After Tom Eggers retired, the store changed hands several times and business gradually declined in the face of changing shopping patterns of the farmers and the presence of large grocery markets and Wal-Mart in Perryville.

As of Summer 2005 the Farrar Post Office was still in operation in the building and the store did a small amount of business under the management of Earl Lorenz, Postmaster. However, it closed in 2006, after Earl's death.

More recently, the building has been purchased back into the Eggers Family by Steve and Ellen Frye. (She is a granddaughter of Tom Eggers.) They plan to turn it into a Bed and Breakfast and as of mid-2007 construction is under way.

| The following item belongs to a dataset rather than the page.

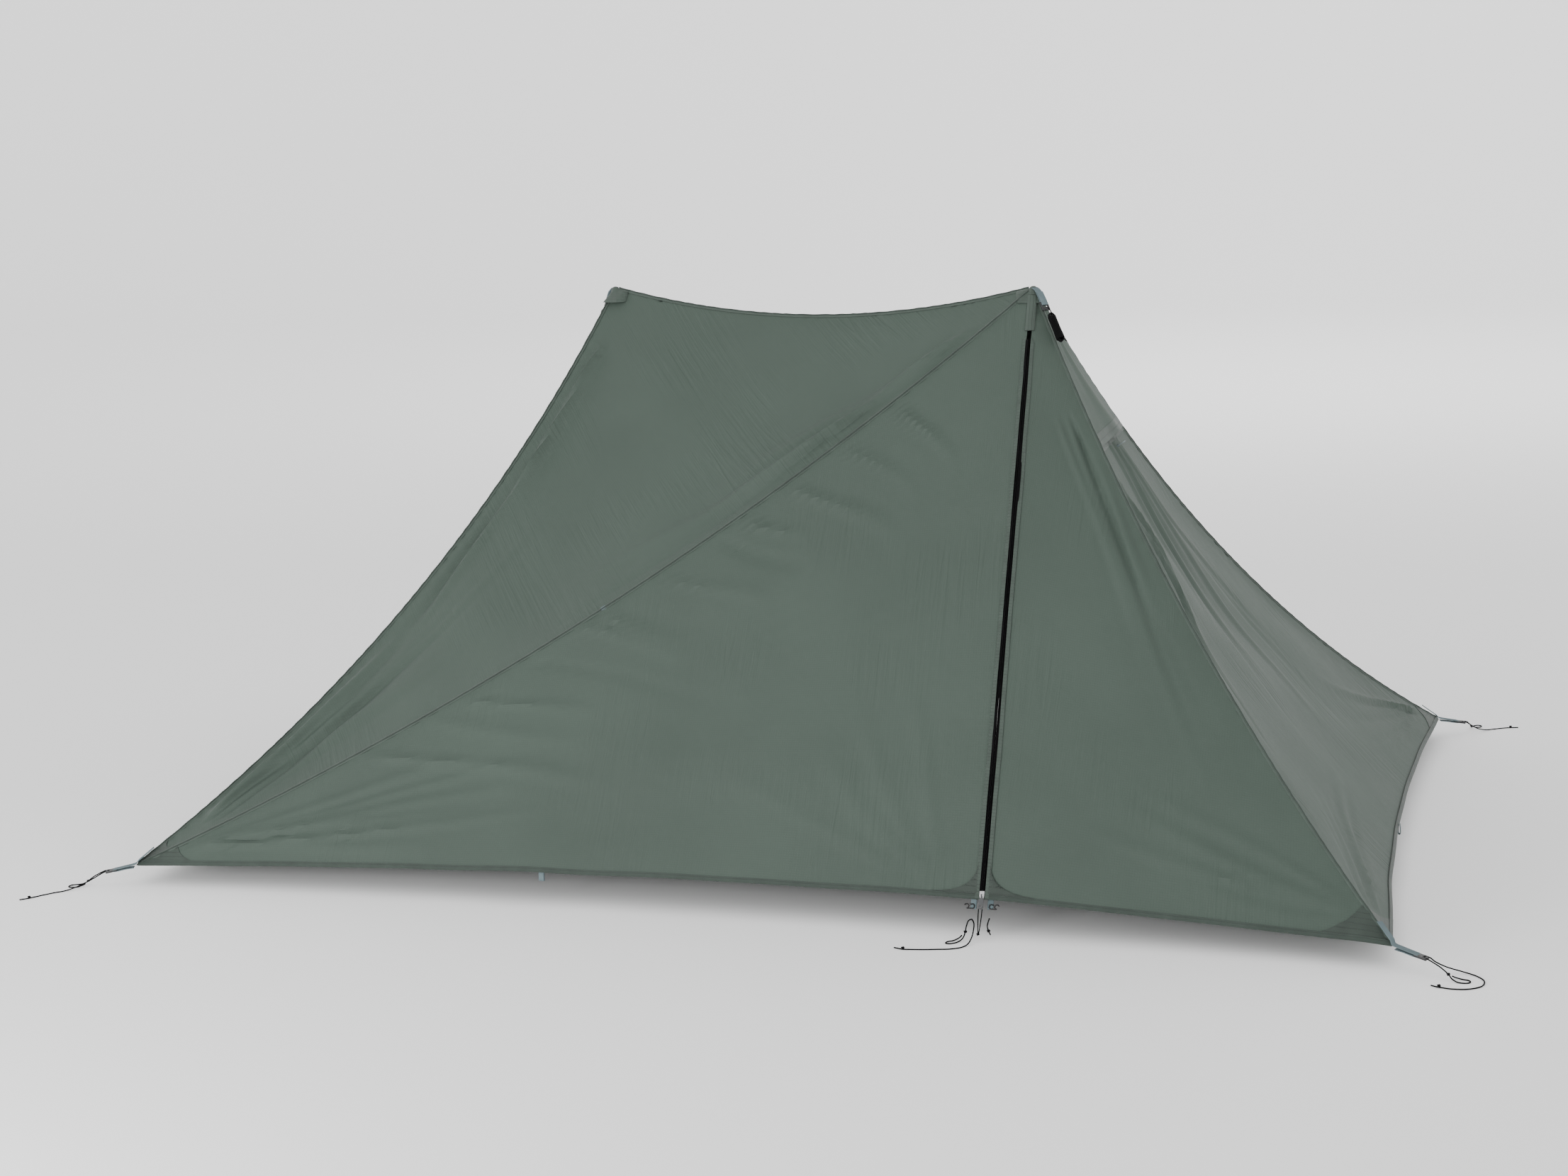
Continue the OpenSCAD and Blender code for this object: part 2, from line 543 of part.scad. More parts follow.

Finally, a note on the history of the store. It was build by a Mr. Bueckman about 1900 as mentioned on the following web site:

Later it was sold to Mr. Klaus who operated it for about 20 years, and then to the Eggers family.

Aerial Photograph of Farrar

In the photograph accessible from the home page, the Eggers & Co. store can be seen at the left, near the bottom of the picture, as two separate buildings, the main store and the feed store. The Walter Eggers home is to the right of the store, and across the road, mostly hidden by trees. Salem Lutheran Church and School is in the approximate center of the picture, with all but the parking lot obscured by trees. A careful look might reveal the white tombstones of the cemetery, just below the church and to the left of the road. Along the left edge of the picture and about half way up are the house and barn of the old Henry Eggers farm, and just below them is the former Lueders/Keen house.